YOUR OBJECTIVE:
Return each line of the material verbatim.

DATA SECTION:
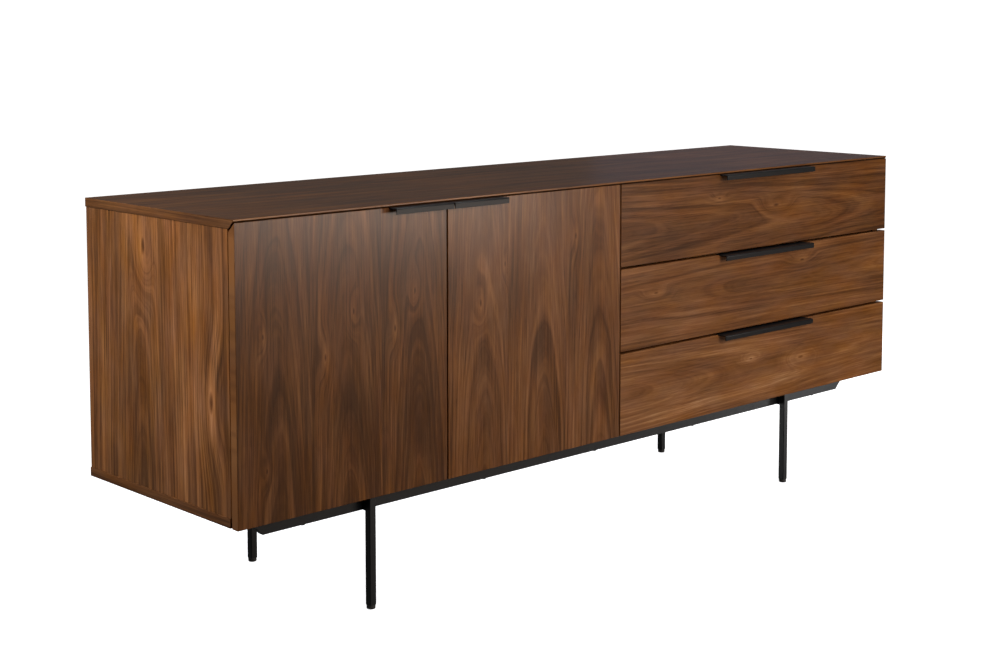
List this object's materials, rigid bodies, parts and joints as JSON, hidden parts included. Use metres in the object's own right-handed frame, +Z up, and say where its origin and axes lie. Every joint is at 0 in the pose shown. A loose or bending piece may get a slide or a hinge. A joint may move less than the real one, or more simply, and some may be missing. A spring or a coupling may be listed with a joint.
{
  "type": "office credenza",
  "caption": "Low wood office credenza with a hinged-door bay beside a stack of drawers, mitred front edges, metal edge pulls and a slim steel underframe.",
  "frame": {"origin": "on the floor, centred in width and in overall depth (pulls included)", "axes": "+X to the right seen from the front, +Y to the back, +Z up"},
  "size_m": [1.8, 0.475, 0.714],
  "materials": {
    "walnut_veneer": "oiled walnut veneer, fine open grain",
    "drawer_box_board": "lacquered birch ply, satin",
    "pull_steel": "blackened steel, satin lacquer",
    "frame_steel": "black powder coat, fine satin",
    "hinge_steel": "nickel-plated pressed steel",
    "slide_steel": "zinc-plated rolled steel",
    "fastener_steel": "zinc-plated steel",
    "glide_plastic": "moulded grey nylon, matte"
  },
  "bodies": {
    "carcass": {"top_panel": "walnut_veneer", "bottom_panel": "walnut_veneer", "left_side_panel": "walnut_veneer", "right_side_panel": "walnut_veneer", "divider_panel": "walnut_veneer", "left_back_panel": "walnut_veneer", "right_back_panel": "walnut_veneer", "shelf": "walnut_veneer", "shelf_pegs": "fastener_steel", "left_hinge_plates": "hinge_steel", "left_hinge_arms": "hinge_steel", "right_hinge_plates": "hinge_steel", "right_hinge_arms": "hinge_steel", "top_slide_cabinet_members": "slide_steel", "middle_slide_cabinet_members": "slide_steel", "bottom_slide_cabinet_members": "slide_steel", "front_rail": "frame_steel", "rear_rail": "frame_steel", "cross_tubes": "frame_steel", "leg_spacers": "frame_steel", "front_left_leg": "frame_steel", "front_right_leg": "frame_steel", "rear_left_leg": "frame_steel", "rear_right_leg": "frame_steel", "glides": "glide_plastic"},
    "left_door": {"left_door": "walnut_veneer", "left_door_pull": "pull_steel", "left_hinge_cups": "hinge_steel"},
    "left_cranks": {"left_hinge_cranks": "hinge_steel"},
    "left_couplers": {"left_hinge_couplers": "hinge_steel"},
    "right_door": {"right_door": "walnut_veneer", "right_door_pull": "pull_steel", "right_hinge_cups": "hinge_steel"},
    "right_cranks": {"right_hinge_cranks": "hinge_steel"},
    "right_couplers": {"right_hinge_couplers": "hinge_steel"},
    "top_drawer": {"top_drawer_front": "walnut_veneer", "top_drawer_pull": "pull_steel", "top_drawer_left_side": "drawer_box_board", "top_drawer_right_side": "drawer_box_board", "top_drawer_back": "drawer_box_board", "top_drawer_bottom": "drawer_box_board", "top_slide_drawer_members": "slide_steel"},
    "top_middle_members": {"top_slide_middle_members": "slide_steel"},
    "middle_drawer": {"middle_drawer_front": "walnut_veneer", "middle_drawer_pull": "pull_steel", "middle_drawer_left_side": "drawer_box_board", "middle_drawer_right_side": "drawer_box_board", "middle_drawer_back": "drawer_box_board", "middle_drawer_bottom": "drawer_box_board", "middle_slide_drawer_members": "slide_steel"},
    "middle_middle_members": {"middle_slide_middle_members": "slide_steel"},
    "bottom_drawer": {"bottom_drawer_front": "walnut_veneer", "bottom_drawer_pull": "pull_steel", "bottom_drawer_left_side": "drawer_box_board", "bottom_drawer_right_side": "drawer_box_board", "bottom_drawer_back": "drawer_box_board", "bottom_drawer_bottom": "drawer_box_board", "bottom_slide_drawer_members": "slide_steel"},
    "bottom_middle_members": {"bottom_slide_middle_members": "slide_steel"}
  },
  "joints": [
    {"name": "left_door_hinge", "type": "hinge", "parent": "carcass", "child": "left_door", "pos_m": [-0.898, -0.2175, 0.4608], "axis": [0, 0, -1], "range_deg": [0, 86]},
    {"name": "left_crank_pivot", "type": "hinge", "parent": "carcass", "child": "left_cranks", "pos_m": [-0.874, -0.1945, 0.4608], "axis": [0, 0, -1], "range_deg": [0, 86]},
    {"name": "left_coupler_pivot", "type": "hinge", "parent": "left_door", "child": "left_couplers", "pos_m": [-0.874, -0.2075, 0.4608], "axis": [0, 0, 1], "range_deg": [0, 86]},
    {"name": "right_door_hinge", "type": "hinge", "parent": "carcass", "child": "right_door", "pos_m": [-0.0016, -0.2175, 0.4608], "axis": [0, 0, 1], "range_deg": [0, 86]},
    {"name": "right_crank_pivot", "type": "hinge", "parent": "carcass", "child": "right_cranks", "pos_m": [-0.0256, -0.1945, 0.4608], "axis": [0, 0, 1], "range_deg": [0, 86]},
    {"name": "right_coupler_pivot", "type": "hinge", "parent": "right_door", "child": "right_couplers", "pos_m": [-0.0256, -0.2075, 0.4608], "axis": [0, 0, -1], "range_deg": [0, 86]},
    {"name": "top_drawer_slide", "type": "slide", "parent": "carcass", "child": "top_drawer", "axis": [0, -1, 0], "range_m": [0, 0.38]},
    {"name": "top_member_slide", "type": "slide", "parent": "carcass", "child": "top_middle_members", "axis": [0, -1, 0], "range_m": [0, 0.19]},
    {"name": "middle_drawer_slide", "type": "slide", "parent": "carcass", "child": "middle_drawer", "axis": [0, -1, 0], "range_m": [0, 0.38]},
    {"name": "middle_member_slide", "type": "slide", "parent": "carcass", "child": "middle_middle_members", "axis": [0, -1, 0], "range_m": [0, 0.19]},
    {"name": "bottom_drawer_slide", "type": "slide", "parent": "carcass", "child": "bottom_drawer", "axis": [0, -1, 0], "range_m": [0, 0.38]},
    {"name": "bottom_member_slide", "type": "slide", "parent": "carcass", "child": "bottom_middle_members", "axis": [0, -1, 0], "range_m": [0, 0.19]}
  ],
  "couplings": [
    {"joint": "left_crank_pivot", "follows": "left_door_hinge", "ratio": 1},
    {"joint": "left_coupler_pivot", "follows": "left_door_hinge", "ratio": 1},
    {"joint": "right_crank_pivot", "follows": "right_door_hinge", "ratio": 1},
    {"joint": "right_coupler_pivot", "follows": "right_door_hinge", "ratio": 1},
    {"joint": "top_member_slide", "follows": "top_drawer_slide", "ratio": 0.5},
    {"joint": "middle_member_slide", "follows": "middle_drawer_slide", "ratio": 0.5},
    {"joint": "bottom_member_slide", "follows": "bottom_drawer_slide", "ratio": 0.5}
  ]
}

SOLUTION FOR THIS PROBLEM:
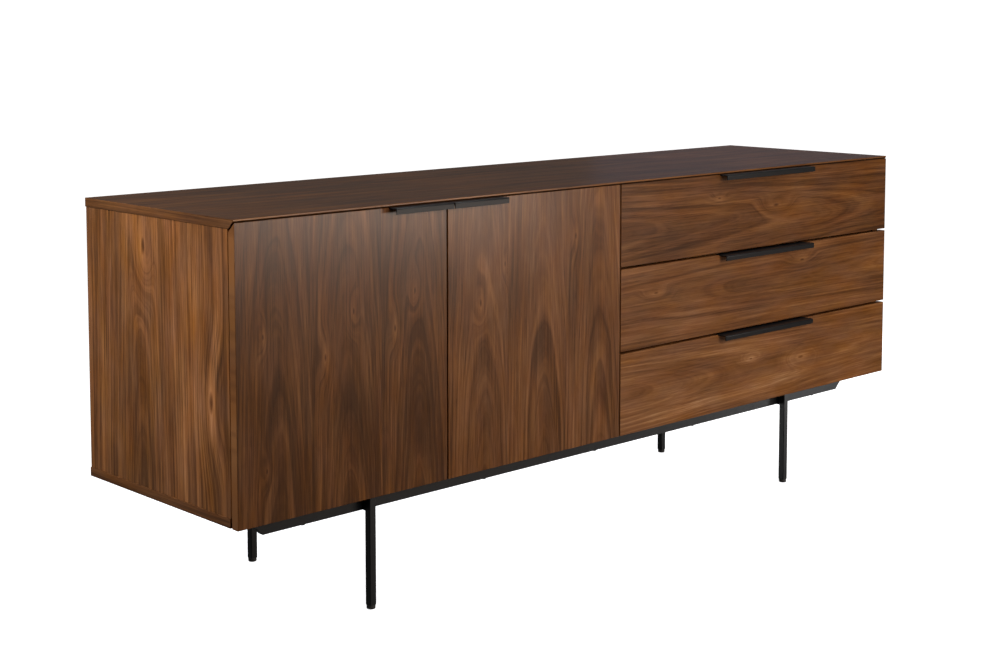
List this object's materials, rigid bodies, parts and joints as JSON, hidden parts included. Use metres in the object's own right-handed frame, +Z up, and say where its origin and axes lie. Every joint is at 0 in the pose shown. A loose or bending piece may get a slide or a hinge. A joint may move less than the real one, or more simply, and some may be missing. A spring or a coupling may be listed with a joint.
{
  "type": "office credenza",
  "caption": "Low wood office credenza with a hinged-door bay beside a stack of drawers, mitred front edges, metal edge pulls and a slim steel underframe.",
  "frame": {"origin": "on the floor, centred in width and in overall depth (pulls included)", "axes": "+X to the right seen from the front, +Y to the back, +Z up"},
  "size_m": [1.8, 0.475, 0.714],
  "materials": {
    "walnut_veneer": "oiled walnut veneer, fine open grain",
    "drawer_box_board": "lacquered birch ply, satin",
    "pull_steel": "blackened steel, satin lacquer",
    "frame_steel": "black powder coat, fine satin",
    "hinge_steel": "nickel-plated pressed steel",
    "slide_steel": "zinc-plated rolled steel",
    "fastener_steel": "zinc-plated steel",
    "glide_plastic": "moulded grey nylon, matte"
  },
  "bodies": {
    "carcass": {"top_panel": "walnut_veneer", "bottom_panel": "walnut_veneer", "left_side_panel": "walnut_veneer", "right_side_panel": "walnut_veneer", "divider_panel": "walnut_veneer", "left_back_panel": "walnut_veneer", "right_back_panel": "walnut_veneer", "shelf": "walnut_veneer", "shelf_pegs": "fastener_steel", "left_hinge_plates": "hinge_steel", "left_hinge_arms": "hinge_steel", "right_hinge_plates": "hinge_steel", "right_hinge_arms": "hinge_steel", "top_slide_cabinet_members": "slide_steel", "middle_slide_cabinet_members": "slide_steel", "bottom_slide_cabinet_members": "slide_steel", "front_rail": "frame_steel", "rear_rail": "frame_steel", "cross_tubes": "frame_steel", "leg_spacers": "frame_steel", "front_left_leg": "frame_steel", "front_right_leg": "frame_steel", "rear_left_leg": "frame_steel", "rear_right_leg": "frame_steel", "glides": "glide_plastic"},
    "left_door": {"left_door": "walnut_veneer", "left_door_pull": "pull_steel", "left_hinge_cups": "hinge_steel"},
    "left_cranks": {"left_hinge_cranks": "hinge_steel"},
    "left_couplers": {"left_hinge_couplers": "hinge_steel"},
    "right_door": {"right_door": "walnut_veneer", "right_door_pull": "pull_steel", "right_hinge_cups": "hinge_steel"},
    "right_cranks": {"right_hinge_cranks": "hinge_steel"},
    "right_couplers": {"right_hinge_couplers": "hinge_steel"},
    "top_drawer": {"top_drawer_front": "walnut_veneer", "top_drawer_pull": "pull_steel", "top_drawer_left_side": "drawer_box_board", "top_drawer_right_side": "drawer_box_board", "top_drawer_back": "drawer_box_board", "top_drawer_bottom": "drawer_box_board", "top_slide_drawer_members": "slide_steel"},
    "top_middle_members": {"top_slide_middle_members": "slide_steel"},
    "middle_drawer": {"middle_drawer_front": "walnut_veneer", "middle_drawer_pull": "pull_steel", "middle_drawer_left_side": "drawer_box_board", "middle_drawer_right_side": "drawer_box_board", "middle_drawer_back": "drawer_box_board", "middle_drawer_bottom": "drawer_box_board", "middle_slide_drawer_members": "slide_steel"},
    "middle_middle_members": {"middle_slide_middle_members": "slide_steel"},
    "bottom_drawer": {"bottom_drawer_front": "walnut_veneer", "bottom_drawer_pull": "pull_steel", "bottom_drawer_left_side": "drawer_box_board", "bottom_drawer_right_side": "drawer_box_board", "bottom_drawer_back": "drawer_box_board", "bottom_drawer_bottom": "drawer_box_board", "bottom_slide_drawer_members": "slide_steel"},
    "bottom_middle_members": {"bottom_slide_middle_members": "slide_steel"}
  },
  "joints": [
    {"name": "left_door_hinge", "type": "hinge", "parent": "carcass", "child": "left_door", "pos_m": [-0.898, -0.2175, 0.4608], "axis": [0, 0, -1], "range_deg": [0, 86]},
    {"name": "left_crank_pivot", "type": "hinge", "parent": "carcass", "child": "left_cranks", "pos_m": [-0.874, -0.1945, 0.4608], "axis": [0, 0, -1], "range_deg": [0, 86]},
    {"name": "left_coupler_pivot", "type": "hinge", "parent": "left_door", "child": "left_couplers", "pos_m": [-0.874, -0.2075, 0.4608], "axis": [0, 0, 1], "range_deg": [0, 86]},
    {"name": "right_door_hinge", "type": "hinge", "parent": "carcass", "child": "right_door", "pos_m": [-0.0016, -0.2175, 0.4608], "axis": [0, 0, 1], "range_deg": [0, 86]},
    {"name": "right_crank_pivot", "type": "hinge", "parent": "carcass", "child": "right_cranks", "pos_m": [-0.0256, -0.1945, 0.4608], "axis": [0, 0, 1], "range_deg": [0, 86]},
    {"name": "right_coupler_pivot", "type": "hinge", "parent": "right_door", "child": "right_couplers", "pos_m": [-0.0256, -0.2075, 0.4608], "axis": [0, 0, -1], "range_deg": [0, 86]},
    {"name": "top_drawer_slide", "type": "slide", "parent": "carcass", "child": "top_drawer", "axis": [0, -1, 0], "range_m": [0, 0.38]},
    {"name": "top_member_slide", "type": "slide", "parent": "carcass", "child": "top_middle_members", "axis": [0, -1, 0], "range_m": [0, 0.19]},
    {"name": "middle_drawer_slide", "type": "slide", "parent": "carcass", "child": "middle_drawer", "axis": [0, -1, 0], "range_m": [0, 0.38]},
    {"name": "middle_member_slide", "type": "slide", "parent": "carcass", "child": "middle_middle_members", "axis": [0, -1, 0], "range_m": [0, 0.19]},
    {"name": "bottom_drawer_slide", "type": "slide", "parent": "carcass", "child": "bottom_drawer", "axis": [0, -1, 0], "range_m": [0, 0.38]},
    {"name": "bottom_member_slide", "type": "slide", "parent": "carcass", "child": "bottom_middle_members", "axis": [0, -1, 0], "range_m": [0, 0.19]}
  ],
  "couplings": [
    {"joint": "left_crank_pivot", "follows": "left_door_hinge", "ratio": 1},
    {"joint": "left_coupler_pivot", "follows": "left_door_hinge", "ratio": 1},
    {"joint": "right_crank_pivot", "follows": "right_door_hinge", "ratio": 1},
    {"joint": "right_coupler_pivot", "follows": "right_door_hinge", "ratio": 1},
    {"joint": "top_member_slide", "follows": "top_drawer_slide", "ratio": 0.5},
    {"joint": "middle_member_slide", "follows": "middle_drawer_slide", "ratio": 0.5},
    {"joint": "bottom_member_slide", "follows": "bottom_drawer_slide", "ratio": 0.5}
  ]
}